Pourquoi je rapproche le livre d'Ansary des récentes négociations sur le nucléaires? Nous avons abordé le sujet bien sûr lors de nos discussions dans la soirée qui a précédé la date limite de fin des négociations.

“Je considère cela d'un stricte point de vue humanitaire,” dit Ansary. “Ces négociations n'ont rien à voir avec la violation du droit des femmes, ou des droits humains. Cependant, les sanctions ont grandement affaibli la population, et j'espère que si une porte s'ouvre, les autres portes suivront… cela rendra le régime redevable devant le monde entier, au-delà du seul problème nucléaire. Mais sans parler du régime actuel, je suis heureuse du changement pour le peuple iranien.”

Et que pense-t-elle de l'avenir de l'Iran et de la place des femmes dans le pays?

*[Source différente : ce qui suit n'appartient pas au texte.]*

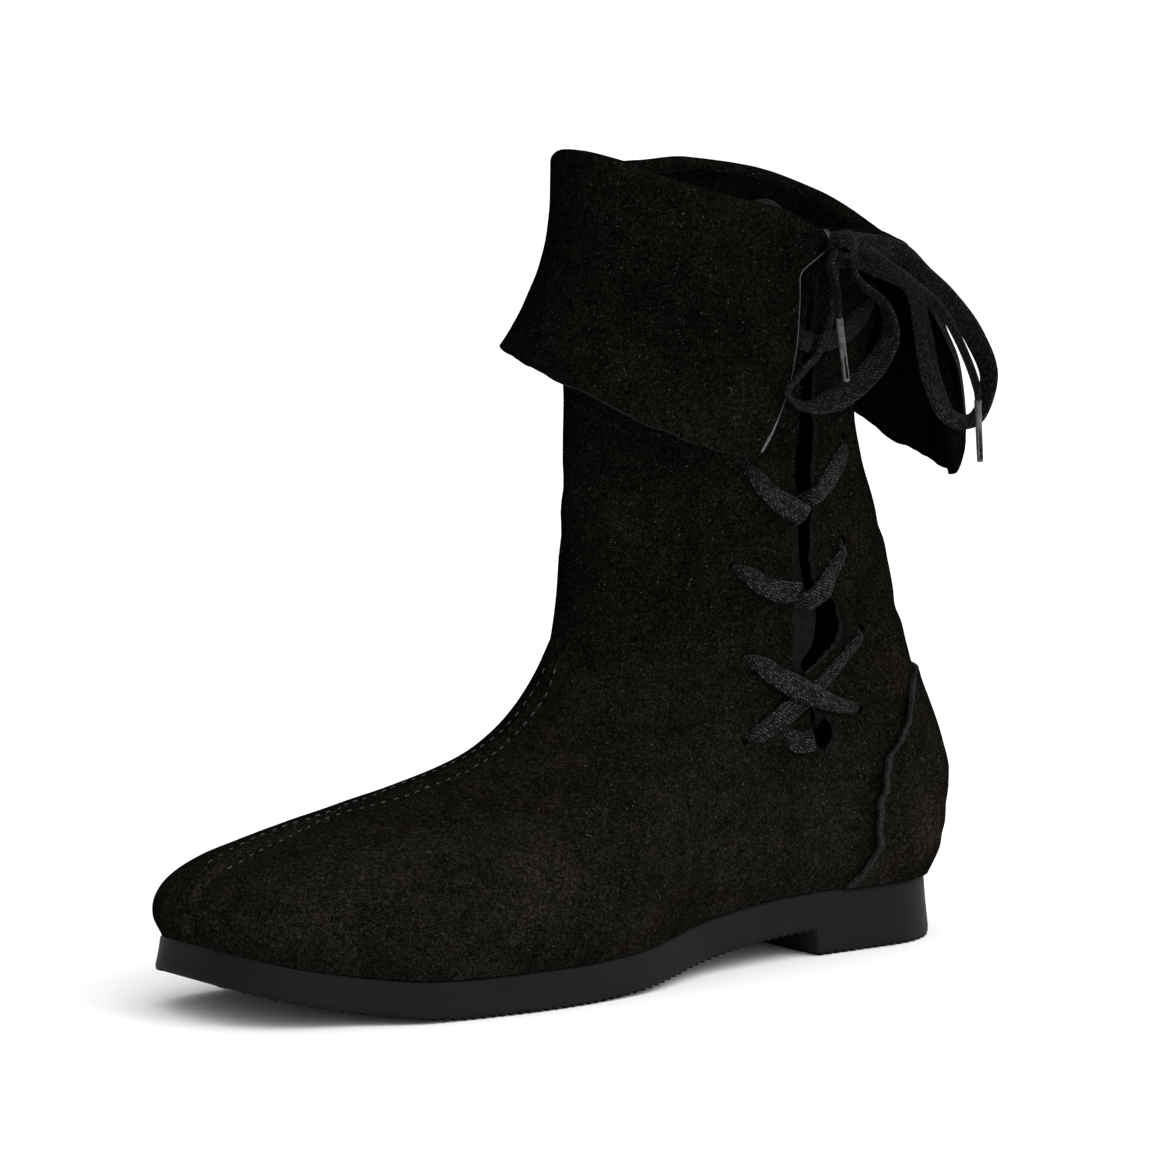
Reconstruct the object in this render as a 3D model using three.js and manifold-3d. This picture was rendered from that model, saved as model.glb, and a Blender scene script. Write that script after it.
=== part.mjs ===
// Cuffed suede boot, the left shoe of a pair, laced through a slit on its outer side. Millimetres.
// Toe towards +X, outer side of the foot towards +Y, up +Z. The origin is on the floor, under the middle
// of the heel.
import * as THREE from "three";
import { mergeVertices } from "three/addons/utils/BufferGeometryUtils.js";
import Module from "manifold-3d";

const wasm = await Module();
wasm.setup();
const { lerp, clamp, smoothstep, degToRad } = THREE.MathUtils;

// Sizes of the sole
const LENGTH = 290; // outsole, heel's back to toe's tip
const BALL_WIDTH = 101; // across the ball of the foot
const HEEL_MIDDLE = 38; // heel's back to the origin
const HEEL_LENGTH = 62; // heel's back to its front face
const HEEL_HEIGHT = 8.5; // step from the heel's tread up to the waist
const SOLE_THICKNESS = 12.7; // at the ball and over the heel
const TOE_THINNING = 1.1; // what the sole loses towards the toe's tip
const TOE_SPRING = 13; // lift of the toe's tip off the floor
const HEEL_ROUND = 30; // length of the round at the heel's back
const TOE_ROUND = 40; // length of the round at the toe
const BREAST_SLANT = 1.4; // how far the heel's front face leans
const BEVEL = 0.9; // worn lower edge of the sole

// Sizes of the leather
const COLLAR_HEIGHT = 263; // top of the shaft at the front, under the fold
const SHAFT_WIDTH = 72; // across the shaft at its slimmest
const WALL = 1.8; // suede
const INSOLE_THICKNESS = 3;
const COUNTER_WALL = 1.4; // heel overlay
const CUFF_DEPTH = 66; // fold to lower edge at the front
const FOLD_RADIUS = 3.2; // middle of the leather, round the fold
const SEAM_RISE = 1; // ridge where the two halves of the vamp are joined
const SEAM_TURN = 2.2; // half of the ridge's width, as degrees round a ring
const GAP = 0.3; // between pieces that touch

// Sizes of the lace
const LACE_WIDTH = 7.8;
const END_WIDTH = 4.6; // the lace's ends, rolled narrower towards their tips
const LACE_THICKNESS = 1.6;
const SLOT_LENGTH = 8.4;
const SLOT_WIDTH = 3.2;
const AGLET_LENGTH = 21;
const AGLET_DIAMETER = 3;

// How finely the surfaces are divided
const SIDE_COLUMNS = 30;
const UPPER_RINGS = 19;

// Rows of numbers under named columns.
function table(names, rows) {
  return rows.map((row) => Object.fromEntries(names.map((name, i) => [name, row[i]])));
}

// A smooth curve through one column of a table against another, without overshoot between rows.
function curve(rows, along, name) {
  const order = rows[0][along] < rows[rows.length - 1][along] ? rows : [...rows].reverse();
  const x = order.map((row) => row[along]);
  const y = order.map((row) => row[name]);
  const rise = x.slice(1).map((next, i) => (y[i + 1] - y[i]) / (next - x[i]));
  const slope = x.map((_, i) => {
    if (i === 0) return rise[0];
    if (i === x.length - 1) return rise[i - 1];
    const [before, after] = [rise[i - 1], rise[i]];
    return before * after <= 0 ? 0 : (2 * before * after) / (before + after);
  });
  return (at) => {
    const place = clamp(at, x[0], x[x.length - 1]);
    let i = 0;
    while (i < x.length - 2 && place > x[i + 1]) i += 1;
    const step = x[i + 1] - x[i];
    const u = (place - x[i]) / step;
    const [uu, uuu] = [u * u, u * u * u];
    return (
      (2 * uuu - 3 * uu + 1) * y[i] +
      (uuu - 2 * uu + u) * step * slope[i] +
      (3 * uu - 2 * uuu) * y[i + 1] +
      (uuu - uu) * step * slope[i + 1]
    );
  };
}

// The closed solid of a list of triangles, each three points, as a three.js geometry.
function geometryOf(triangles) {
  const made = new THREE.BufferGeometry();
  made.setAttribute("position", new THREE.Float32BufferAttribute(triangles.flat().flatMap((p) => p.toArray()), 3));
  const merged = mergeVertices(made, 1e-3);
  const index = [];
  for (let i = 0; i < merged.index.count; i += 3) {
    const [a, b, c] = [0, 1, 2].map((k) => merged.index.getX(i + k));
    if (a !== b && b !== c && c !== a) index.push(a, b, c);
  }
  merged.setIndex(index);
  return merged;
}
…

“Optimiste mais prudente… et cela parce que je vois leur résilience. Car l'activisme des femmes est parvenu à des résultats partiels: les femmes ne pouvaient pas être juges, mais maintenant elles peuvent être juges d'instruction. Les femmes n'étaient pas autorisées à faire certaines études, et avec les années elles ont réussi  à pénétré des secteurs spécifiquement masculins comme la médecine et l’ingénierie. Je suis optimiste mais prudente, mais je crois que les femmes seront en première lignes pour tous les changements en Iran.”